Return To Negotiation Table, Bayelsa Government Beg Asuu
The Bayelsa State Government has pleaded with members of the Academic Staff Union of Universities, Niger Delta University branch, to consider government’s position and return to the negotiation table.
Lecturers of the state-owned university had embarked on an indefinite strike since April this year over months of unpaid salaries.
The government, which spoke on Saturday through Governor Seriake Dickson’s Special Adviser on Political Matters (1), Mr. Fyneman Wilson, explained that the lecturers’ return to dialogue would be of benefit to the government, ASUU and most especially to the students if the institution is reopened.
Wilson said Dickson was mindful of the current economic situation in the country and the state and its effects on the people of the state.
He said the governor was genuinely and strategically doing everything within his ability to cushion the effect by way of instalmental payments of the backlog of salaries based on the inflow of funds from the federal allocation.
The political adviser said, “Recently, the state government and ASUU in a meeting agreed on a number of issues, prominent among the resolutions reached was that the government will pay the January 2016 salaries and half salaries for the months of March and April.

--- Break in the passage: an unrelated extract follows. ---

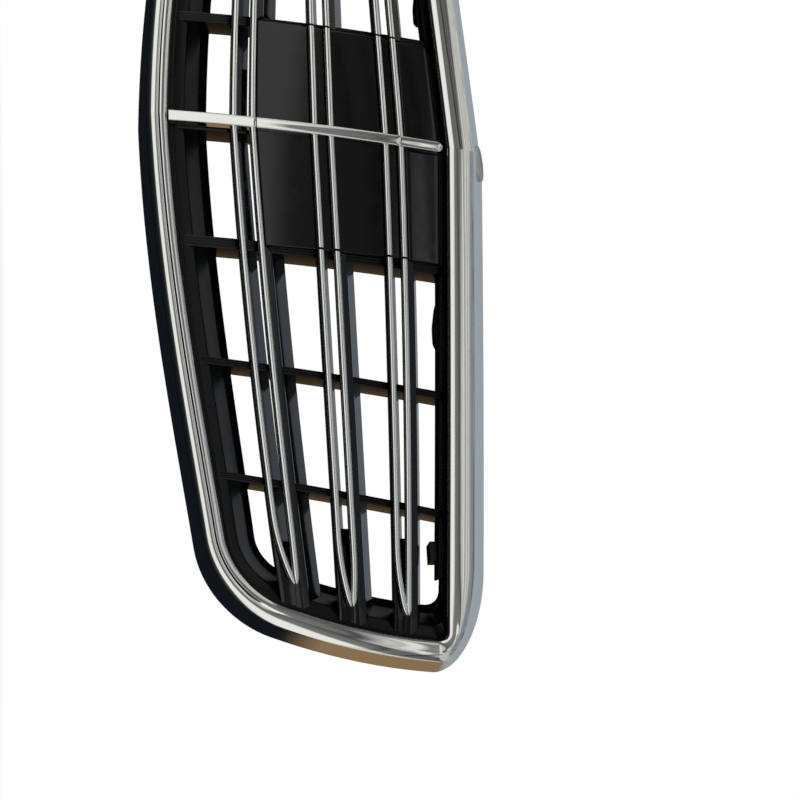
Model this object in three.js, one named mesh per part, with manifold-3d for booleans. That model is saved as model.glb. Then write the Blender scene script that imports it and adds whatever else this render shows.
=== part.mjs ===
// Front grille: a chrome surround round a black bezel, with vertical ribs, three twin
// louvres on each side, and a gloss cover over the middle of the upper two louvres.
// Millimetres. +X is the width, -Y is the front, +Z is up as on the car.
// The origin is the centre of the grille's overall box; each piece is drawn from the
// centre of the surround's opening and the whole is then moved there.
import * as THREE from 'three';
import Module from 'manifold-3d';
import { mergeVertices } from 'three/addons/utils/BufferGeometryUtils.js';

const wasm = await Module();
wasm.setup();

// ---- driving dimensions -------------------------------------------------------------
const OPENING_HEIGHT = 222.6;      // inside the surround, on the centre line
const OPENING_HALF_WIDTH = 385.9;  // inside the surround, near its top
const PROW_SLOPE = 0.072;          // how fast the front falls back from the centre line
const PROW_CURVE = 0.074;
const LEAN_SLOPE = 0.255;          // how far the grille leans back towards its top
const LEAN_CURVE = 0.105;
const SIDE_SLOPE = -0.013;
const SIDE_CURVE = -0.238;         // how far the sides draw in towards the bottom
const LOW_CORNER = 38;             // length of each leg of the lower corner's blend
const HIGH_CORNER = 7;
const FACE_TOP = 22;               // surround: face width above, below and at the sides
const FACE_BOTTOM = 16;
const FACE_SIDE = 15.5;
const FLARE_TOP = 14.7;            // surround: how far its outer wall spreads backwards
const FLARE_BOTTOM = 5;
const FLARE_SIDE = 2;
const CORNER_REACH = 80;           // the upper corners of the outer wall are part of an ellipse
const CORNER_RISE = 45;
const SURROUND_DEPTH = 34;
const LIP_DEPTH = 8;
const LIP_WALL = 2.6;
const WALL = 2.5;
const GAP = 0.4;                   // clearance between pieces that touch
const SHELF_BOTTOM = 31;           // bezel: how far it reaches into the opening
const SHELF_SIDE = 32;
const SHELF_TOP = 2;
const SHELF_EASE = 5;              // how much less the lower shelf reaches in, 300 mm out
const SHELF_DEPTH = 31;
const WEB_FRONT = 14.8;
const TRIM_WIDTH = 5.2;            // louvre trim strips
const TRIM_FRONT = 2.3;
const TRIM_BACK = 5.5;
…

“It is already a public knowledge that government has paid January 2016 salaries and is waiting for ASUU to get back to government on discussions with its members on whether they will accept the half salaries as proposed by the government.
“The government also appealed to ASUU to reopen the university while talks are ongoing.”
Wilson said while the governmment had faithfully kept its part of the bargain by paying January salaries, with a commitment that it would pay two months’ half salaries, the ASUU had allegedly refused to reopen the institution and was demanding full payments of four months.
While sympathising with the students on the four months’ closure of the school, he noted that governments all over the world would rather accept dialogue and peaceful resolution of issues rather than resorting to break down of law and order, and that Bayelsa is no exception.
He said in spite of the fact that the students had used last Wednesday’s protest to express their displeasure over the shutting down of NDU, he rationalised that the students had also allowed themselves to be infiltrated by the opposition party.
He, therefore, appealed to the students to be patient with government and also explore non-violent means of persuading ASUU to call off the strike and return to the negotiation table with government.
On the criticism surrounding the recent passage of a bill by the Bayelsa State House of Assembly for the establishment of the African International University, a public-private initiative, Wilson said the institution was part of the government’s commercialisation strategy.
He added, “The state welcomes investors to partner with government to invest in any aspect of our economy.
”It should furthermore be noted that in this arrangement, the Bayelsa State Government is to only provide the land where the institution will be built and also provide the legal and regulatory framework to guide the institution.”